|I know, right?|
This marks my first week doing a selfie a day for the #365feministselfiechallenge. Do I have anything awe-inspiring to tell you? Eh...not really. Have I reached that deep center of myself where I realize I am truly beautiful on the inside and out and am in a perpetual state of nirvana and bliss? Nah. Buuuuuuut.....I did take a bunch of pictures of my face and I'm uploading them all for you right now. Has it been difficult? A little. I'm rocking some break outs this week that would normally keep me from popping out a selfie, but I'm honest and I'm going to do this honestly. You get to see me, zits and all. I have also learned that I really love my giant, fluffy, rainbow scarf. No, I didn't make it. That was a gift.
Are these selfies a "cry for help" yet? Hell to the no. If anything, I'm having fun giving the virtual finger to that ridiculous Jezebel article that I won't bother linking here.
And before we step further. All of these images are copyright. If, for any reason at all, you steal pictures og my gorgeous little face, I will hunt you down and cut a bitch. Namaste.
My Week in My Face:
Fun story - I was about to rock out with my self out and decided to turn and get the Christmas tree in the background. You know, so it'd look all festive and shit. Whilst turning, I lost my balance and fell off the couch. This is me, after my ass hit the floor.
I wrote about him when he was younger. He has a complex. He's sweet, cute, and funny.....and he thinks he can get away with shit because he took on a car at 5 weeks of age, had his intestines thrust into his chest cavity, had emergency surgery to repair his diaphragmatic hernia, and lived to tell the tale.
He's a kind and patient little kitty cat, but he gets in so much trouble. Every.single.day.
He also likes to be in pictures. Say hello to Seamus.
Obviously I'm not asleep. Otherwise, how would I take pictures of myself? I have done some freaky shit with my phone when I dozed off, though. This week, I dozed off while checking my weather app to see how frozen my ass would be the next day. I dozed off while still on that app, but when I snapped awake a few minutes later, I ended up with my friend's Facebook cover photo as my phone wallpaper. I have skills.
This is a picture of my face making a face....in black and white. That makes it arty.
Those fish decals are supposed to be "Easily removable" from my bathroom door. Nothing short of a nuclear holocaust will get them to peel off. This is sad because the door needs to be replaced and I'll lose my fishy stickers.

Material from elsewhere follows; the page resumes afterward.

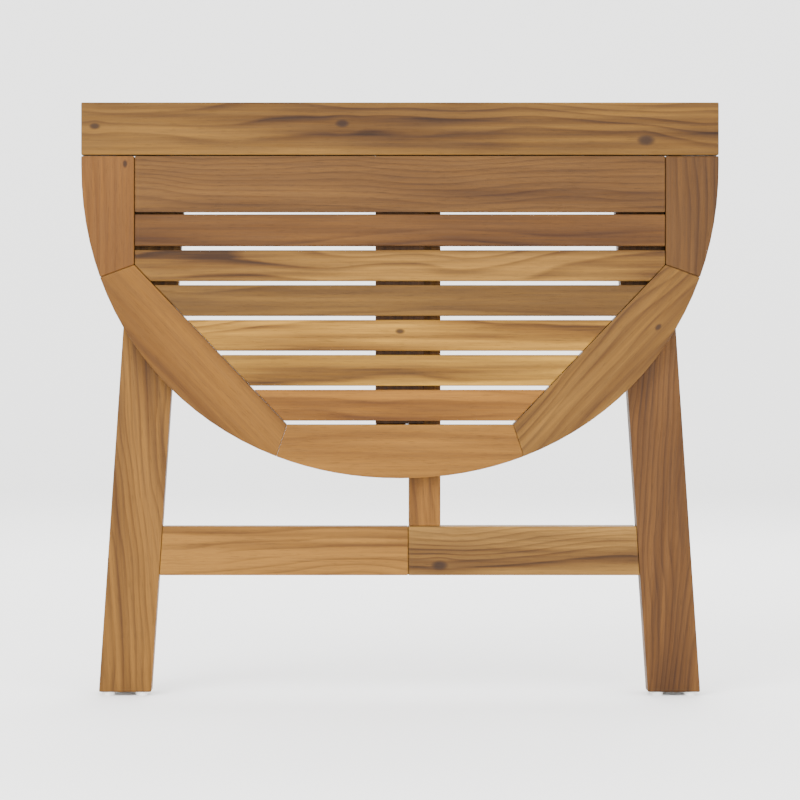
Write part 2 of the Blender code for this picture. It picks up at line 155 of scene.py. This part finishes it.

Obviously, my cats are all about getting in on the selfie action. This is Duncan. He's 9 years old and he is my first cat. I have had him since he was 24 hours old. I bottle fed him (in public!!), potty learned him, co-slept, responded to his cries in the middle of the night. Total kitty attachment parenting. Everyone told me hand raised cats are assholes. He's a sweet little man, not an asshole. Most of the time.
And that concludes this weeks 365feministselfie thang. 51 more weeks of my face to go. Much love!